* _Data provided_:
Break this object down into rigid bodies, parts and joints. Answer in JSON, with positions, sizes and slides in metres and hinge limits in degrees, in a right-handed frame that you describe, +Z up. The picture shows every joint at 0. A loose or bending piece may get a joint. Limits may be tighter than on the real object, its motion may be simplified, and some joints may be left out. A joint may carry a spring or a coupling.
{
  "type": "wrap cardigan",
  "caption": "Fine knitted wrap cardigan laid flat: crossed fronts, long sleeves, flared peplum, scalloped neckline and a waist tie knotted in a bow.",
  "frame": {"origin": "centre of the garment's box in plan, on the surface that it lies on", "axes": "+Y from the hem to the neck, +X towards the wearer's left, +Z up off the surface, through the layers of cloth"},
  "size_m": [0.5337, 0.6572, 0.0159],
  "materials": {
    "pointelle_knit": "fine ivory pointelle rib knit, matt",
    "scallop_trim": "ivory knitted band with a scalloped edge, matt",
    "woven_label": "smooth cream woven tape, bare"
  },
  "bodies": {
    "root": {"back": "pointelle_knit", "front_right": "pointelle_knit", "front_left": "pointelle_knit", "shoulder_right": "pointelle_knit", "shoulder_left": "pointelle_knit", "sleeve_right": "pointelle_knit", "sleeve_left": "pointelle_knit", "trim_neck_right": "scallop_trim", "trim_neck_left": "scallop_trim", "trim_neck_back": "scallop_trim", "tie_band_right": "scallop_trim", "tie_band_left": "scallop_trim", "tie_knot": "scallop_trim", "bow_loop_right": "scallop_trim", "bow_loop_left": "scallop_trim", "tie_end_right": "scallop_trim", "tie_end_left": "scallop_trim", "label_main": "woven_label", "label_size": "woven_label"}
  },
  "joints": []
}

==

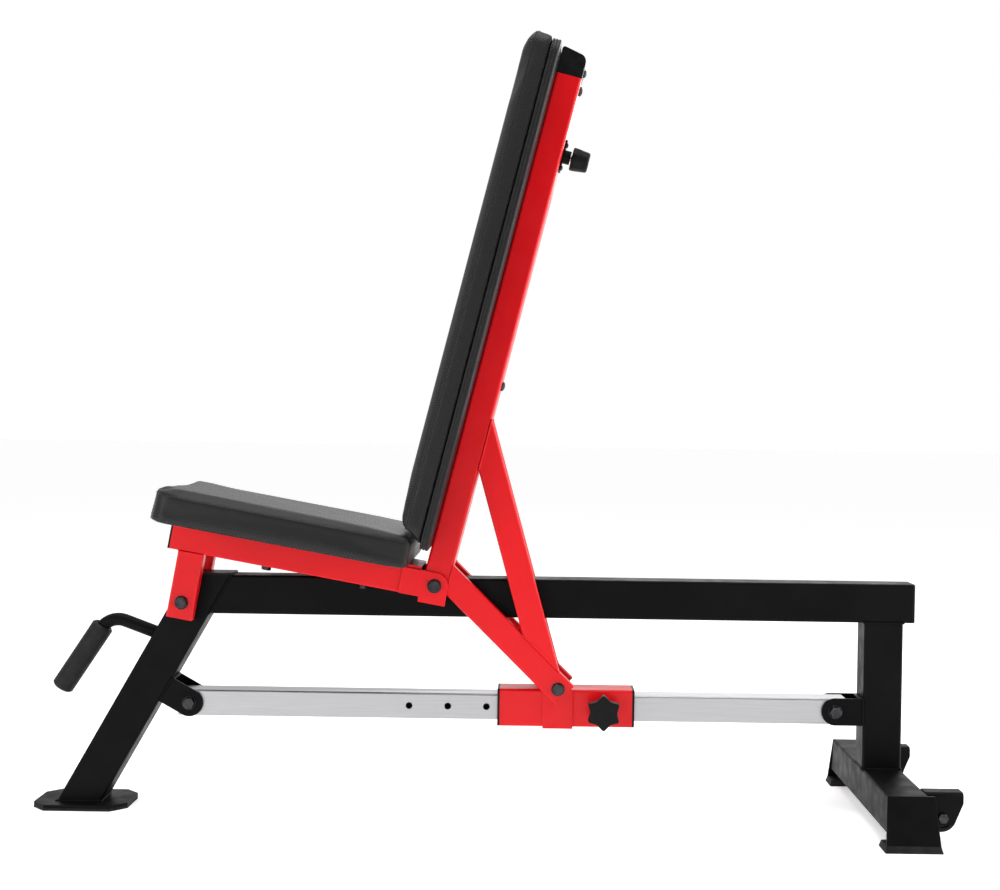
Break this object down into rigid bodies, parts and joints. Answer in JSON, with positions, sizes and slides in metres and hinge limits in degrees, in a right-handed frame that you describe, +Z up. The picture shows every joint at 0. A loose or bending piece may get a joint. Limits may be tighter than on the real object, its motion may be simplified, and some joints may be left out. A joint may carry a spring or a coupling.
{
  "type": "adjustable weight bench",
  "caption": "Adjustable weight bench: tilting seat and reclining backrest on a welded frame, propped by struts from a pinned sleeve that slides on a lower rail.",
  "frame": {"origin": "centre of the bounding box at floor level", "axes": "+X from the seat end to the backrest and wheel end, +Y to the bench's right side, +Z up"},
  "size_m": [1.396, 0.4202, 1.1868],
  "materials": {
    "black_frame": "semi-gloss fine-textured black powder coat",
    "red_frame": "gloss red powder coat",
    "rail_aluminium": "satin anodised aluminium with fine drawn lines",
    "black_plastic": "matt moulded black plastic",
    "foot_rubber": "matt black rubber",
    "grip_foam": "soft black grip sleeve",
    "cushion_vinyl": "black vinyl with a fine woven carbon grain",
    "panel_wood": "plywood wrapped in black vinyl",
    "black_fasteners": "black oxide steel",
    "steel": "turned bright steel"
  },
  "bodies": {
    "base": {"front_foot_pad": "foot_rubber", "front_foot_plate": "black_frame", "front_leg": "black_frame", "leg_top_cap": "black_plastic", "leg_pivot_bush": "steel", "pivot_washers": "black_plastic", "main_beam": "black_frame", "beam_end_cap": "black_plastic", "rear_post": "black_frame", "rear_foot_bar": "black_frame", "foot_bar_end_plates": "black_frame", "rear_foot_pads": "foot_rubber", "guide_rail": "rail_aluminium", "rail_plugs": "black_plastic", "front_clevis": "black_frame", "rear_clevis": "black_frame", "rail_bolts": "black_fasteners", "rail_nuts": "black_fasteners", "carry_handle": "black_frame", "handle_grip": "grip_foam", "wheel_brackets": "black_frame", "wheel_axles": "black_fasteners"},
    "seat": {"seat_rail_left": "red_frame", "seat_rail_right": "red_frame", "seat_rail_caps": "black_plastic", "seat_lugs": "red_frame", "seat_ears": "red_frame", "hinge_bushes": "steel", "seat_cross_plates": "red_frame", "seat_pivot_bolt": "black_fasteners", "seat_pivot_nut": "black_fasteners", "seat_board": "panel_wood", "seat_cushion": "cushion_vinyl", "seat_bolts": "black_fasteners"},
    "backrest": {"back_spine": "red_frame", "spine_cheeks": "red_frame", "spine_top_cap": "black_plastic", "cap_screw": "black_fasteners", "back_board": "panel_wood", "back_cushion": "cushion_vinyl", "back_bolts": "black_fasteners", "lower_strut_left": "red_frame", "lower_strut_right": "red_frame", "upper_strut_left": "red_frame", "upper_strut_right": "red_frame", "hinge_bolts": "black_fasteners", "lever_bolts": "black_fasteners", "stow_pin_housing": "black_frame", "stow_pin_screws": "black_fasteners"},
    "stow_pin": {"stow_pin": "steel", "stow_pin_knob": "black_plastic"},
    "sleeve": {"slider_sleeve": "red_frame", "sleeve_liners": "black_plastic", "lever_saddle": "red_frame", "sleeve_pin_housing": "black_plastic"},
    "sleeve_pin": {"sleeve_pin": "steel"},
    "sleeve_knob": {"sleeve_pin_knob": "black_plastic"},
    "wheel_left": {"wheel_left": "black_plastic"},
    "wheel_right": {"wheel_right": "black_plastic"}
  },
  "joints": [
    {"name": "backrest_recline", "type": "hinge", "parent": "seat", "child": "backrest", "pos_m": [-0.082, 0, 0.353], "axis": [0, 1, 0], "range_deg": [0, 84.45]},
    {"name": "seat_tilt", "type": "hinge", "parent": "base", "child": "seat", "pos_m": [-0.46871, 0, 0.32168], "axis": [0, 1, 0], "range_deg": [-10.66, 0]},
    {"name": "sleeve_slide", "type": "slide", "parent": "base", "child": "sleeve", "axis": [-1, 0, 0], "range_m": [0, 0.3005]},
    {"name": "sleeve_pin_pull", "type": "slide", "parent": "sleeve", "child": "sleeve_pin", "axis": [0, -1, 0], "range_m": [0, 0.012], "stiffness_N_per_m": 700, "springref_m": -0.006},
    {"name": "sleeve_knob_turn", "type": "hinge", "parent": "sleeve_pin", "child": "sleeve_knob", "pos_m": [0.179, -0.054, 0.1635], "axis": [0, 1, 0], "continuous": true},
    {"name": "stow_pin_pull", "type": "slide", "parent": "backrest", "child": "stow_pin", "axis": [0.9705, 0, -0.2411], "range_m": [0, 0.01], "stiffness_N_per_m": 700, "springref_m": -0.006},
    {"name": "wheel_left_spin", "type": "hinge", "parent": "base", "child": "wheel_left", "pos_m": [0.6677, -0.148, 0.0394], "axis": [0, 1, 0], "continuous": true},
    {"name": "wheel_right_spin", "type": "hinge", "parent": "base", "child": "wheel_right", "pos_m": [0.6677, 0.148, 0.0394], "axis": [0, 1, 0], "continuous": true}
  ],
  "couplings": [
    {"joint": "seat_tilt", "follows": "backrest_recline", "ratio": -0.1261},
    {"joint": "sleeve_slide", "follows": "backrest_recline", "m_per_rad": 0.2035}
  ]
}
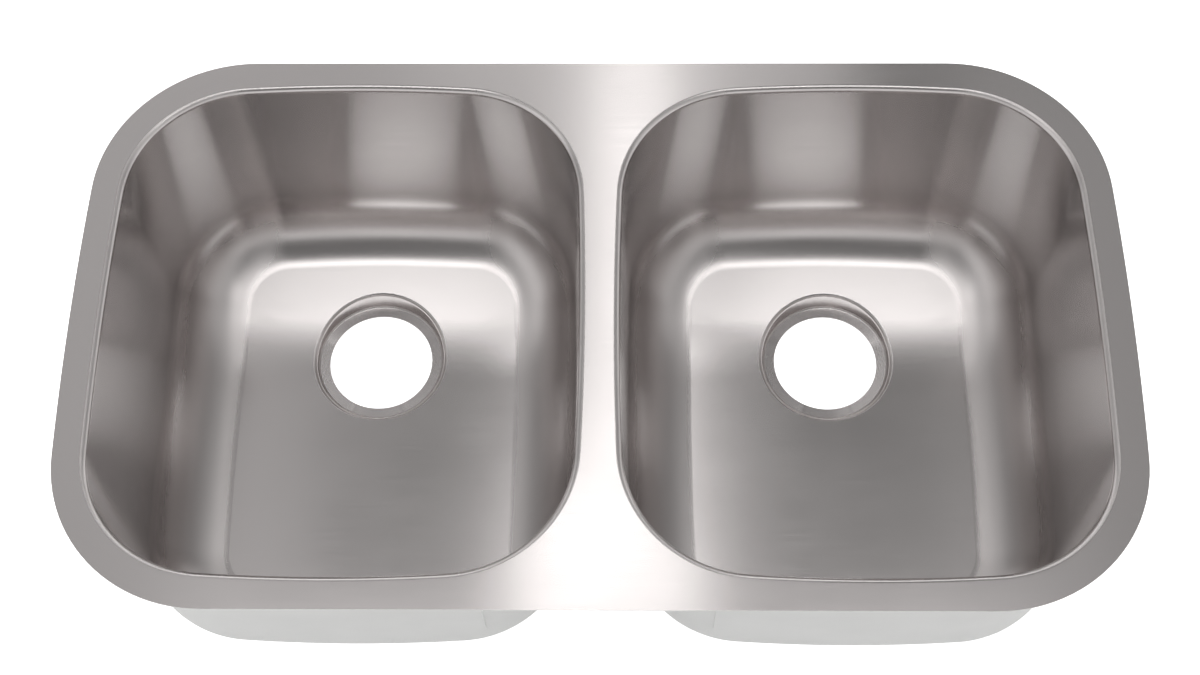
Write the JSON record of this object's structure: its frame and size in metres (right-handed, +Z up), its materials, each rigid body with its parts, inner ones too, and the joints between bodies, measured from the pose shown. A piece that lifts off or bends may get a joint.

--

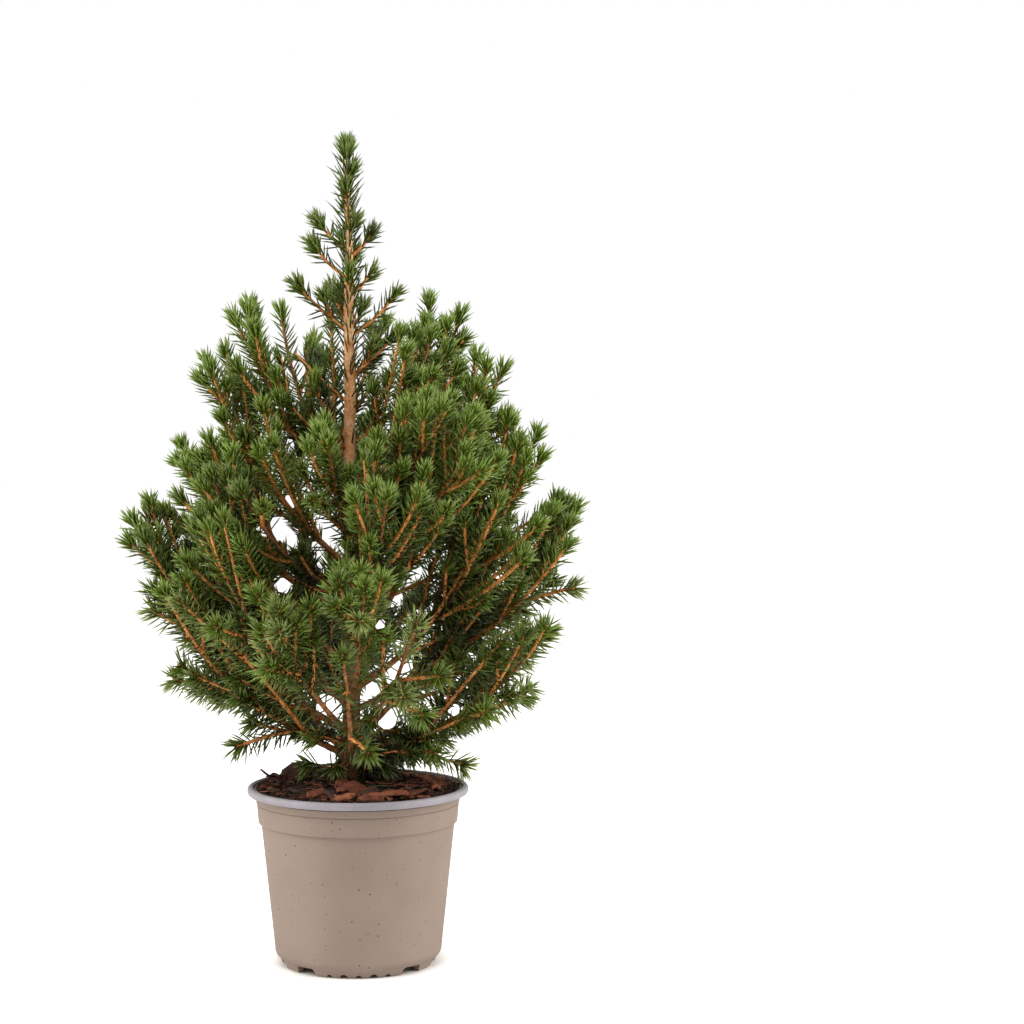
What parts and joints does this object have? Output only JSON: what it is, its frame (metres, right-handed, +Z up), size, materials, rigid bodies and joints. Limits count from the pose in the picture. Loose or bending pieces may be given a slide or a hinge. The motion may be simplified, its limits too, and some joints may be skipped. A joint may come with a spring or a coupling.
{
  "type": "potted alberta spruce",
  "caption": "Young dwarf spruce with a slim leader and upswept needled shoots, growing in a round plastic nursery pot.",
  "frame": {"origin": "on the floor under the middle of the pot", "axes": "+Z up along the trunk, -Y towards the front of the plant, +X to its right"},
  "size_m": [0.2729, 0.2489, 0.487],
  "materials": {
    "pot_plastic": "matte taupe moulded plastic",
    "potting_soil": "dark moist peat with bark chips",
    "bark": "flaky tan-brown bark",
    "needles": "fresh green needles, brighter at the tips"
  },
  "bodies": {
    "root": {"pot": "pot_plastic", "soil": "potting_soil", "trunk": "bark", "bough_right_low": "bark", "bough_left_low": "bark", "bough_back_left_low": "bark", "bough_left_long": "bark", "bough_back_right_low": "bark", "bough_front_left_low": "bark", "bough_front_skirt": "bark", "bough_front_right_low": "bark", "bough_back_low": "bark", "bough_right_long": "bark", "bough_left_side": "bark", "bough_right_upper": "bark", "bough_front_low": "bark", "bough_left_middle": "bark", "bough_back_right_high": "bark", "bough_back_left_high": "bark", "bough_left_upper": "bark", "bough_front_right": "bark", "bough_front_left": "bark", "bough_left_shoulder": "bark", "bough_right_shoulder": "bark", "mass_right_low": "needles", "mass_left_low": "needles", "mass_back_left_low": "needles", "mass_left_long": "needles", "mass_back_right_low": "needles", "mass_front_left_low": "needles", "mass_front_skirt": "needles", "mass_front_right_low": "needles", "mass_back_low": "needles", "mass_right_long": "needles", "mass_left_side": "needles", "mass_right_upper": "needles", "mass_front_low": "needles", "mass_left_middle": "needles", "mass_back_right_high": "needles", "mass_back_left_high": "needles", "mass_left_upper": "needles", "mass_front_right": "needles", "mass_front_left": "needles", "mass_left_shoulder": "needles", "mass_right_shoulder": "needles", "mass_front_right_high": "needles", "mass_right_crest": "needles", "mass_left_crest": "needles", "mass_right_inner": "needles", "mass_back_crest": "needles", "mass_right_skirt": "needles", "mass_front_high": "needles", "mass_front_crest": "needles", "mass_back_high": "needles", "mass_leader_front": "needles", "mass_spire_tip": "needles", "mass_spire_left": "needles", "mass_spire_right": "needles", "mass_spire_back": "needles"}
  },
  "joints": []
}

* _Directive_: Pick out every line with the string "metres" and copy it.

* _Response to this task_:
Break this object down into rigid bodies, parts and joints. Answer in JSON, with positions, sizes and slides in metres and hinge limits in degrees, in a right-handed frame that you describe, +Z up. The picture shows every joint at 0. A loose or bending piece may get a joint. Limits may be tighter than on the real object, its motion may be simplified, and some joints may be left out. A joint may carry a spring or a coupling.
Break this object down into rigid bodies, parts and joints. Answer in JSON, with positions, sizes and slides in metres and hinge limits in degrees, in a right-handed frame that you describe, +Z up. The picture shows every joint at 0. A loose or bending piece may get a joint. Limits may be tighter than on the real object, its motion may be simplified, and some joints may be left out. A joint may carry a spring or a coupling.
Write the JSON record of this object's structure: its frame and size in metres (right-handed, +Z up), its materials, each rigid body with its parts, inner ones too, and the joints between bodies, measured from the pose shown. A piece that lifts off or bends may get a joint.
What parts and joints does this object have? Output only JSON: what it is, its frame (metres, right-handed, +Z up), size, materials, rigid bodies and joints. Limits count from the pose in the picture. Loose or bending pieces may be given a slide or a hinge. The motion may be simplified, its limits too, and some joints may be skipped. A joint may come with a spring or a coupling.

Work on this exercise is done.